Schärfer reguliert als der Finanzplatz

Als Teil der Standesinitiative hat der Bundesrat zudem die Swiss AI Governance Authority (SAGA) ins Leben gerufen, um  die Unparteilichkeit und Integrität von VolontAI zu gewährleisten. Die SAGA überwacht die Algorithmen von VolontAI und stellt die Einhaltung ethischer und rechtlicher Richtlinien sicher. Die SAGA setzt sich aus Experten für KI, Ethik und öffentliche Politik zusammen und untersteht der Kontrolle der staatspolitischen Kommission des National- und Ständerats.

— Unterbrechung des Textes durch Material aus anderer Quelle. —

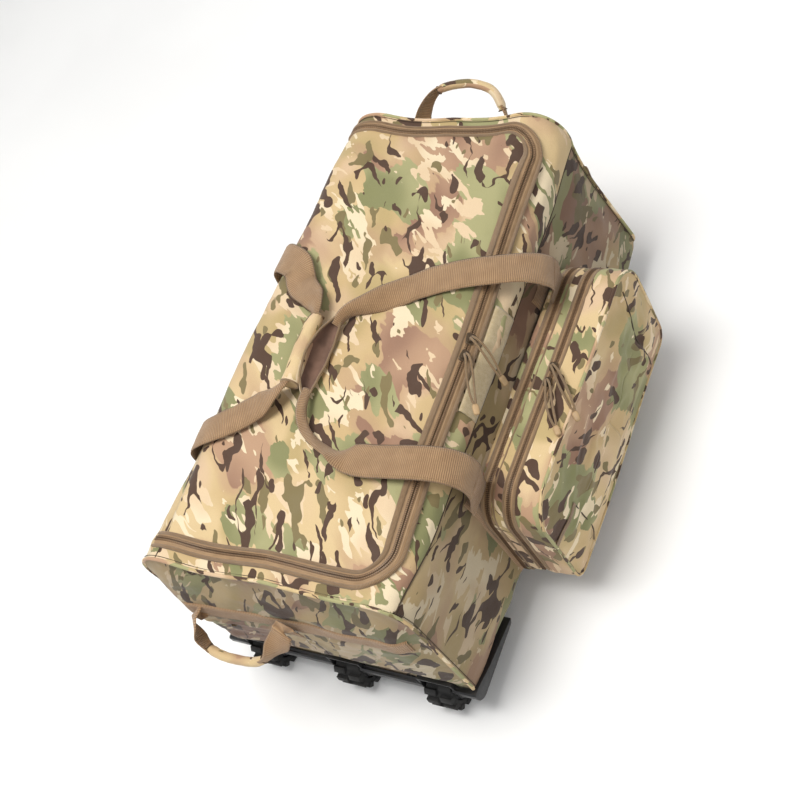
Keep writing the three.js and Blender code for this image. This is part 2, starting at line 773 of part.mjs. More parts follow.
// Width directions: upright at the seams, turned to lean ([x, z]) further out.
const loopSides = (path, [leanX, leanZ]) => {
  const seams = [path[0], path[path.length - 1]];
  return path.map((p) => {
    const fromSeam = Math.min(
      ...seams.map((seam) => Math.hypot(p[0] - seam[0], p[1] - seam[1], p[2] - seam[2])),
    );
    const turned = Math.min(1, fromSeam / TURN_LENGTH);
    return [leanX * turned, 0, leanZ * turned + (1 - turned)];
  });
};
// The sleeve covers the path points from sleeveStart up to, not including, sleeveEnd.
const addEndHandle = ({ name, points, lean, sleeveStart, sleeveEnd }) => {
  const path = smooth(points, 30);
  const sides = loopSides(path, lean);
  const web = strap(path, sides, END_STRAP_W, WEBBING_T);
  add(name + "_webbing", web, webbing);
  const sleeve = strap(
    path.slice(sleeveStart, sleeveEnd),
    sides.slice(sleeveStart, sleeveEnd),
    SLEEVE.width,
    SLEEVE.thickness,
  );
  const slot = strap(path, sides, SLEEVE.slotWidth, SLEEVE.slotThickness);
  add(name + "_sleeve", largest(sleeve.subtract(slot)).subtract(web), camo);
};
addEndHandle({
  name: "top_handle",
  points: [
    [386.6, 112, BAND_Z], [400, 112, 204], [430, 102, 240],
    [458, 76, 272], [468, 32, 282], [458, -12, 274],
    [430, -44, 242], [400, -56, 204], [386.6, -56, BAND_Z],
  ],
  lean: [-0.64, 0.77],
  sleeveStart: 9,
  sleeveEnd: 23,
});
addEndHandle({
  name: "wheel_end_handle",
  points: [
    [-384.4, 161, BAND_Z], [-396, 161, 201], [-420, 159, 190],
    [-440, 147, 180], [-446, 113, 176], [-448, 73, 176],
    [-442, 39, 181], [-424, 15, 191], [-400, 3, 201],
    [-384.4, 1, BAND_Z],
  ],
  lean: [0.55, 0.83],
  sleeveStart: 9,
  sleeveEnd: 21,
});

// ---------------------------------------------------------------- zipper sliders and pulls
// [x, y] before the slider is tilted; the narrow end points to -X
const SLIDER_OUTLINE = [
  [-7, -4], [-3, -5.5], [7, -5.5],
  [7, 5.5], [-3, 5.5], [-7, 4],
];
const slider = (at, tilt) =>
  new THREE.ExtrudeGeometry(outline(SLIDER_OUTLINE), {
    depth: 4.5,
    bevelEnabled: true,
    bevelSize: 0.8,
    bevelThickness: 0.8,
    bevelSegments: 1,
  })
    .applyMatrix4(new THREE.Matrix4().makeRotationFromEuler(new THREE.Euler(...tilt)))
    .translate(...at);
// A pull: a cord with a thicker end, from start over the given reach.
const pull = (start, reach, side) => {
  const piece = (from, to, width, thickness) => {
    const path = [from, to].map((part) => start.map((v, axis) => v + reach[axis] * part));
    return strap(path, [side, side], width, thickness);
  };
  return piece(0, 0.72, 6, 3).add(piece(0.7, 1, 10, 5));
};

// The main zipper near the sliders: its position at x = 0, rise per millimetre of x, and tilt
const MAIN_ZIP = {
  y: -161.2,
  z: 316.9,
  slopeY: 22 / 610,
  slopeZ: 7 / 610,
  roll: 0.56, // about X, down towards the near side
  yaw: 0.036, // about Z
};
// A point over the main zipper, lifted square to the surface.
const onMain = (x, lift) => [
  x,
  MAIN_ZIP.y + x * MAIN_ZIP.slopeY - Math.sin(MAIN_ZIP.roll) * lift,
  MAIN_ZIP.z + x * MAIN_ZIP.slopeZ + Math.cos(MAIN_ZIP.roll) * lift,
];
const MAIN_SLIDER_LIFT = 5.2;
const MAIN_PULL_LIFT = 15.5;
const addMainSlider = (end, x, turn) =>
  add(
    "main_slider_" + end,
    slider(onMain(x, MAIN_SLIDER_LIFT), [MAIN_ZIP.roll, 0, MAIN_ZIP.yaw + turn]),
    zipMetal,
  );
const addMainPull = (end, x, reach, side) =>
  add("main_pull_" + end, pull(onMain(x, MAIN_PULL_LIFT), reach, side), cordTan);
addMainSlider("wheel_end", -16, 0);
addMainSlider("handle_end", 10, Math.PI);
addMainPull("wheel_end", -14, [-66, -34, -16], [0.4, -0.75, -0.5]);
addMainPull("handle_end", 12, [-34, -34, -40], [0.9, -0.3, -0.3]);

const POCKET_SLIDER_Z = POCKET.z1 + 4.2;
const POCKET_PULL_Z = POCKET.z1 + 13.8;
const addPocketSlider = (end, x, turn) =>
  add(
    "pocket_slider_" + end,
    slider([x, POCKET_ZIP_Y, POCKET_SLIDER_Z], [0, 0, turn]),
    zipMetal,
  );
const addPocketPull = (end, x, fromZip, reach, side) =>
  add(
    "pocket_pull_" + end,
    pull([x, POCKET_ZIP_Y - fromZip, POCKET_PULL_Z], reach, side),
    cordTan,
  );
addPocketSlider("wheel_end", 6, 0);
addPocketSlider("handle_end", 30, Math.PI);
addPocketPull("wheel_end", 6, 3, [-82, -31, 0], [0.35, -0.93, 0]);
addPocketPull("handle_end", 30, 9, [-72, -41, 0], [0.5, -0.86, 0]);

bag.position.set(0, 0, -BASE_Z);

export default bag;
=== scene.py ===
"""Rolling duffel bag: sewn shells, zippers, webbing, handles, wheels and the studio.

Frame: origin in the middle of the base's underside, +X to the pull-handle end, -X to the wheel
end, -Y to the near side with its pocket, +Y to the far side, +Z up.
The builders work in millimetres, and meshes are made in metres. A place on the body is given as
(x, s): s is the distance round the cross-section from the middle of the top, negative on the
near side. A sign of -1 stands for the near side or the wheel end, +1 for the far side or the
handle end.
"""
import math

import bmesh
import bpy
import numpy as np
from mathutils import Matrix, Vector


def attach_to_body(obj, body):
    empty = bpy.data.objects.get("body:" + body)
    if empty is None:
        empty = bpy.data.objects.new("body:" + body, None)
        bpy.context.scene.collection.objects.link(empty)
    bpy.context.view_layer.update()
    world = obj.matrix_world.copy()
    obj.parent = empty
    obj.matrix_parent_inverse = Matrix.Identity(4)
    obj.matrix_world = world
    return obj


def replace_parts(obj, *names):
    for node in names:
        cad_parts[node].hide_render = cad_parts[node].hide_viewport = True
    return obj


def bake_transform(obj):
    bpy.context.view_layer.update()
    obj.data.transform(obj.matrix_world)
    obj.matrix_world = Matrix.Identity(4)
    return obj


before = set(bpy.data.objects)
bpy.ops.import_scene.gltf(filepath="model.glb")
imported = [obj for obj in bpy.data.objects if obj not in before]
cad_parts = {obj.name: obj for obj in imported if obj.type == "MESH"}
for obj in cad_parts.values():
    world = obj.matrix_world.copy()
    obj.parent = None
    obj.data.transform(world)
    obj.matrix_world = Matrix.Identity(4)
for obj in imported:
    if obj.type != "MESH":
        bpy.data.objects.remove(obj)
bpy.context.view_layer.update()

DENSITY = 1.0  # of the grids
STRAP_DENSITY = max(DENSITY, 0.7)
MM = 0.001
QUARTER = math.pi / 2

# ------------------------------------------------------------------ numbers and noise
_random = np.random.RandomState(7)
PERMUTATION = np.concatenate([_random.permutation(256)] * 3)
GRADIENTS = _random.normal(size=(256, 3))
GRADIENTS /= np.linalg.norm(GRADIENTS, axis=1)[:, None]


def stack(*parts):
    """Broadcasts the coordinates together and stacks them into points."""
    return np.stack(np.broadcast_arrays(*parts), -1)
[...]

Die OECD hat der Schweizer Regulierung gute Noten ausgestellt. Die SAGA sein ein Musterbeispiel für einen transparenten und verantwortungsvollen Umgang mit KI in der demokratischen Entscheidungsfindung heisst es im neuen OECD Bericht “Automatic Democracy? The potentials and perils of using AI in collective decision making.”Nach Jahren der Krisen um die Rolle des Finanzmarkts und der Neutralität freut sich der Bundesrat, dass die Schweiz mit VolontAI générale international wieder positiver vernommen wird: “Schön, können wir aufzeigen, dass sich unsere traditionsreiche Demokratie mit modernen Mitteln weiterentwickeln lässt”, sagt Zukunfstministerin Sandra Abegg auf Anfrage.